Teachers set to up the ante

English public secondary school teachers in Greater Sudbury could soon be involved in a work to rule campaign after the province passed legislation imposing contract terms on teachers and limits their ability to strike. Local teachers are seen here at a downtown protest Sept. 28. File photo.

English public secondary school teachers in Greater Sudbury could soon be involved in a work to rule campaign after the province passed legislation imposing contract terms on teachers and limits their ability to strike. Local teachers are seen here at a downtown protest Sept. 28. File photo.

Nov 01, 2012- 12:07 PM

Work to rule likely coming to city

By: Heidi Ulrichsen - Sudbury Northern Life Staff

The director of education with the Rainbow District School Board said he fears local English public high school teachers could soon be involved in a work to rule campaign.

Ontario Secondary School Teachers' Federation (OSSTF) president Ken Coran recently said OSSTF locals in a strike position as of Nov. 7 will likely refuse to administer standardized tests, talk to parents or attend staff meetings.

While local OSSTF members won't be in a strike position as of Nov. 7, Norm Blaseg said these actions could be coming to the region soon enough.

The board and local Ontario Secondary School Teachers' Federation (OSSTF) met with a conciliator Oct. 26.

If the conciliator issues a “no board” report, meaning the two sides cannot come to an agreement, the union would be in a legal strike position 16 days later.

Blaseg said he fully expects the conciliator to issue a no board report.

Although the union could, technically, go on strike, he said it's more likely they'll undertake work to rule because the government has the power to end teachers' strikes.

Work to rule is a job action in which employees do no more than the minimum required by the rules of their contract.

Blaseg said he understands teachers are feeling frustrated because of Bill 115, government legislation passed in September, which imposes many of their contract terms and gives the province the power to intervene in teachers' strikes.

However, he said he disagrees with some of the job actions being proposed. “You're going to see kids being affected, period,” he said.

James Clyke, District 3 president of the OSSTF, which represents secondary teachers with the Rainbow board, said he's not exactly sure what's going to happen when his local is in a legal strike position.

He said he expects to receive more direction from his union at a meeting in Toronto later this week.

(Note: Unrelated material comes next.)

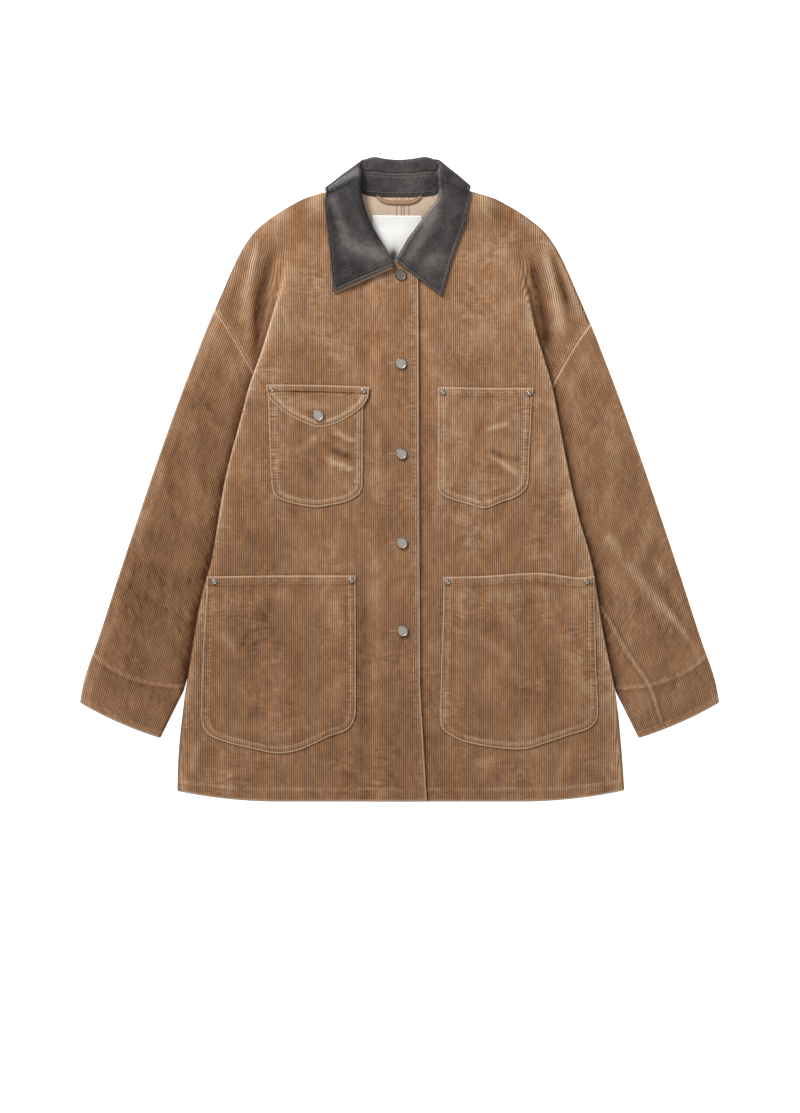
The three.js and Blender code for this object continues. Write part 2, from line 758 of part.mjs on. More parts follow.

“Depending on what happens this weekend, we're going to figure out how it's all going to roll out and how it's going to affect standardized testing,” Clyke said.
The union isn't interested in hitting the picket lines even when it's in a legal strike position, he said.
 

You're going to see kids being affected, period.

Norm Blaseg,
director of education, Rainbow District School Board


“We're interested in staying in the classroom and teaching students, but we're trying to apply pressure so the government will come back and negotiate with us collectively, like the labour relations act says we should.”

Up to this point, unlike the Elementary Teachers' Federation of Ontario (ETFO), OSSTF members haven't taken any significant job actions.

When Bill 115 was introduced in September, ETFO urged its members to take a “pause” from voluntary work such as supervising school extracurricular activities or coaching sports teams.

The union has also since advised its members to write only the minimum comment required — a single sentence, for example — on upcoming report cards.

Although these actions may sound a bit like work to rule, Barb Blasutti, president of ETFO's Rainbow local, told Northern Life in September they're actually not.
“A work to rule has a very specific meaning,” she said.

“It can only occur in a certain timeline in the bargaining process. That would be after a strike vote ... A work to rule would mean a pullback of even the things we do in the instructional day, for example. That's not what this is.”

But an actual work to rule campaign could be coming for ETFO members.

Blasutti said her local has requested a conciliator “to help negotiate our collective agreement in accordance with the Ontario Labour Relations Act.” A conciliator has not yet been appointed.

“So in the meantime our goal is still to negotiate,” she said.

“We have let the board know we are still open, and we'd still be willing to negotiate with them while we wait for this process.

“The difficulty in this process is not necessarily an inability to negotiate with the board. It's because the Liberal government has imposed so many drastic cuts and challenges to democracy that it's created some difficulties that we haven't been able to resolve at the local bargaining table.”

Much like the OSSTF, she said it's more likely her union would participate in work to rule than hit the picket lines because of the provisions in Bill 115.